To make a long story short, Gobineau's suggestion to this was race. Race and racial degeneracy was the principle that must be mixed in with the other poisonous blossoms to bring a great empire to its knees. We can follow the rather hideous ideology and its connection to ideas of homosexuality readily: race was a collection of essential, inborn, biological traits that led to measurable differences in physical, mental, and moral capabilities. Some races were smarter, some were hotter, some were calm, some were hotheaded. Whites, according to Gobineau (and just about every other race theorist), were the ideal mixture of these traits.

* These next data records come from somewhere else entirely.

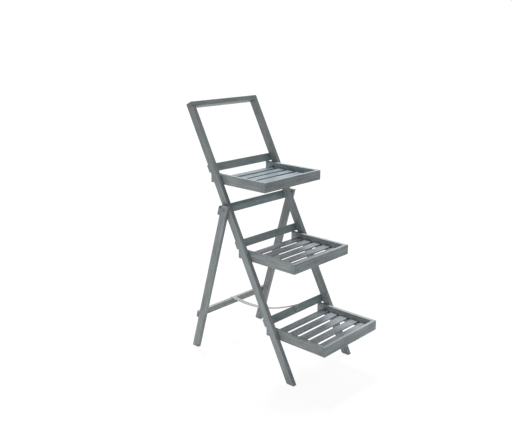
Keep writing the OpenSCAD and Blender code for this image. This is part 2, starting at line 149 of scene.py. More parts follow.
# Strap: its route repeats the CAD's, across the stand's middle plane
LEAN = math.radians(28)
LEG_SLOPE = math.radians(15.5)
STILE_DEPTH = 32 * MM
HALF_LEG = 17.5 * MM
CROSS_THICKNESS = 13 * MM
LEG_PIVOT = 765 * MM
BATTEN_TOP = 291.81 * MM
RAIL_DROP = 516.5 * MM
STRAP_LIFT = 1.2 * MM
STRAP_WIDTH = 25 * MM
STRAP_THICKNESS = 1.8 * MM
STRAP_OFFSET = 6 * MM
STRAP_SAG = 28 * MM
FRONT_TAB = 28 * MM
REAR_TAB = 26 * MM
STRAP_STATIONS = 110
BEND_STATIONS = 9
TAB_STATIONS = 12
STRAP_RIBS = 9
STEPS_PER_RIB = 4
RIB_HEIGHT = 0.13 * MM
STRAP_FLAT = 0.985
STRAP_EDGE = 0.35
SELVEDGE = 0.46
SEALED_END = 1.5 * MM
# Painted shade for the hanging stretch of the strap, which the key light reaches and the tabs
# don't.
STRAP_PAINTED_SHADE = (0.66, 0.66, 0.655, 1.0)
YARN = 1.5 * MM
FUZZ = (0.0008, 0.0008)
FADING = (0.05, 0.012)


# ---- Node materials ----


def linear(code):
    """A linear colour from six hex digits."""
    values = [int(code[k : k + 2], 16) / 255 for k in (0, 2, 4)]
    return (*[((v + 0.055) / 1.055) ** 2.4 if v > 0.04045 else v / 12.92 for v in values], 1.0)


def put(tree, kind, inputs=None, **settings):
    """A new node. inputs gives each named or numbered socket a value or another node's output."""
    node = tree.nodes.new("ShaderNode" + kind)
    for name, value in settings.items():
        setattr(node, name, value)
    for name, value in (inputs or {}).items():
        if isinstance(value, bpy.types.NodeSocket):
            tree.links.new(value, node.inputs[name])
        else:
            node.inputs[name].default_value = value
    return node


def new_material(name):
    material = bpy.data.materials.new(name)
    material.use_nodes = True
    return material, material.node_tree, material.node_tree.nodes["Principled BSDF"]


def attribute(tree, name, output):
    return put(tree, "Attribute", attribute_name=name).outputs[output]


def calculate(tree, operation, *values):
    return put(tree, "Math", dict(enumerate(values)), operation=operation).outputs[0]


def stretch(tree, value, low, high, to_low=0.0, to_high=1.0):
    """value from low to high, spread over to_low to to_high and held there."""
    inputs = {"Value": value, 1: low, 2: high, 3: to_low, 4: to_high}
    return put(tree, "MapRange", inputs).outputs[0]


def swing(tree, middle, *parts):
    """middle, plus how far each part lies from one half times its weight."""
    total = middle - sum(weight for _, weight in parts) / 2
    for part, weight in parts:
        total = calculate(tree, "MULTIPLY_ADD", part, weight, total)
    return total


def ramp(tree, factor, stops):
    node = put(tree, "ValToRGB", {"Fac": factor})
    elements = node.color_ramp.elements
    while len(elements) < len(stops):
        elements.new(0.5)
    for element, (position, colour) in zip(elements, stops):
        element.position = position
        element.color = colour
    return node.outputs["Color"]


def mix(tree, factor, below, above, blend_type="MIX"):
    inputs = {0: factor, 6: below, 7: above}
    return put(tree, "Mix", inputs, data_type="RGBA", blend_type=blend_type).outputs[2]


def bump(tree, height, distance, strength=1.0):
    inputs = {"Height": height, "Distance": distance, "Strength": strength}
    return put(tree, "Bump", inputs).outputs["Normal"]


def grain(tree, place, length, width, detail=2.0, roughness=0.5):
    """Noise from 0 to 1 in marks of about length along the grain and width across it."""
    scale = (1 / length, 1 / width, 1 / width)
    drawn = put(tree, "VectorMath", {0: place, 1: scale}, operation="MULTIPLY").outputs[0]
    inputs = {"Vector": drawn, "Scale": 1.0, "Detail": detail, "Roughness": roughness}
    return put(tree, "TexNoise", inputs).outputs["Fac"]


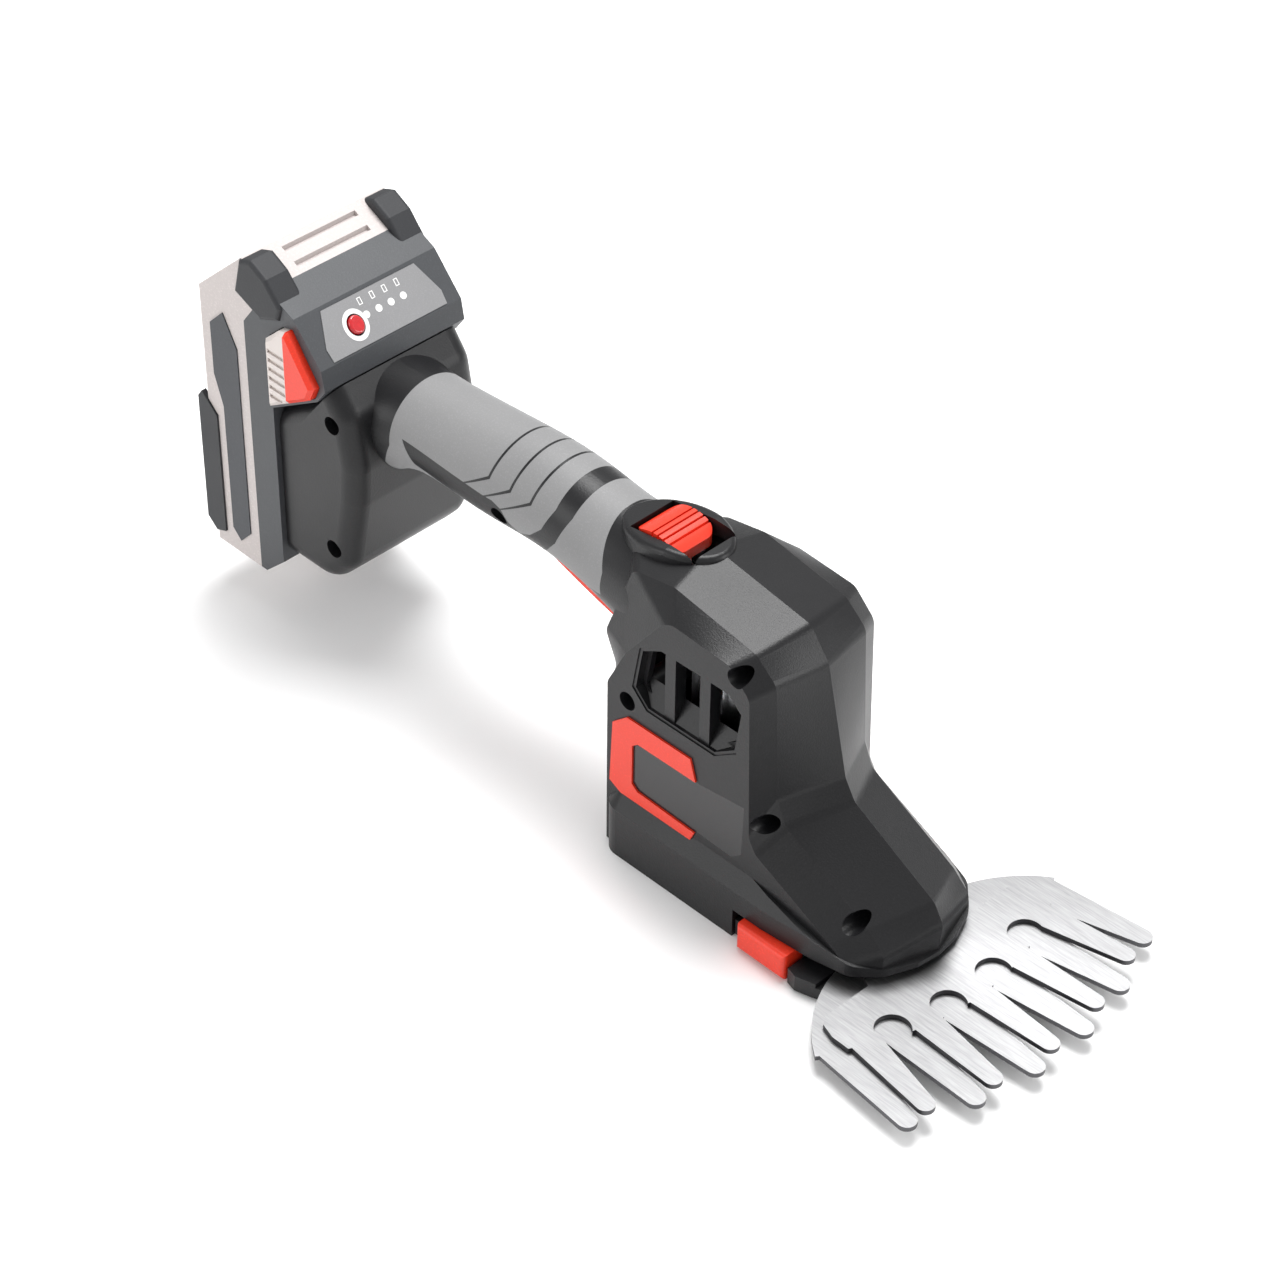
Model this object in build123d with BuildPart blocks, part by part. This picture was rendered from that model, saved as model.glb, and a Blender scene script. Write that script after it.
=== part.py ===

Possessing innate superiority as a matter of biology simultaneously meant a couple of things: whites were the cause of the rapid course of progress traced over the last century, and whites would be responsible if it fell.
So because fanaticism, irreligion, amorality, and addiction to luxury was apparent in every culture without necessarily causing irreparable harm, the thing to isolate and control was race. And race theorists - and politicians, like the college-educated insatiable reader and amateur intellectual Theodore Roosevelt - proposed two ways to promote this control: legally limiting the possibility of race-mixing by banning or controlling interracial marriages or forcing sterilization on "lesser" races; and promoting ideal public manhood among the white citizenry.
Part of the promotion of ideal public manhood was promoting a kind of sexual self control or discipline, and that was immediately connected to the newer ideas of homosexuality. If homosexuality was inborn or biological, then control and prevention of homosexuality had to be policed at an individual level, too. The expression of this that we still unfortunately have in modern American culture is the increased use of personal slurs to describe gay men. Some of those slurs focused on the supposed effeminacy that was the assumed expression of homosexuality, and so, as the decades progressed, the visibility of outward signs of affection between male friends began to be viewed as evidence of the man's queerness. Even the physiognomy of a man might be taken to indicate that he wasn't straight.
These last couple of elements, the increased use of personal slurs and the idea that a man's physicality and robustness was indicative of their innate sexual desires, led to (or developed parallel to) changes in sport culture in the United States.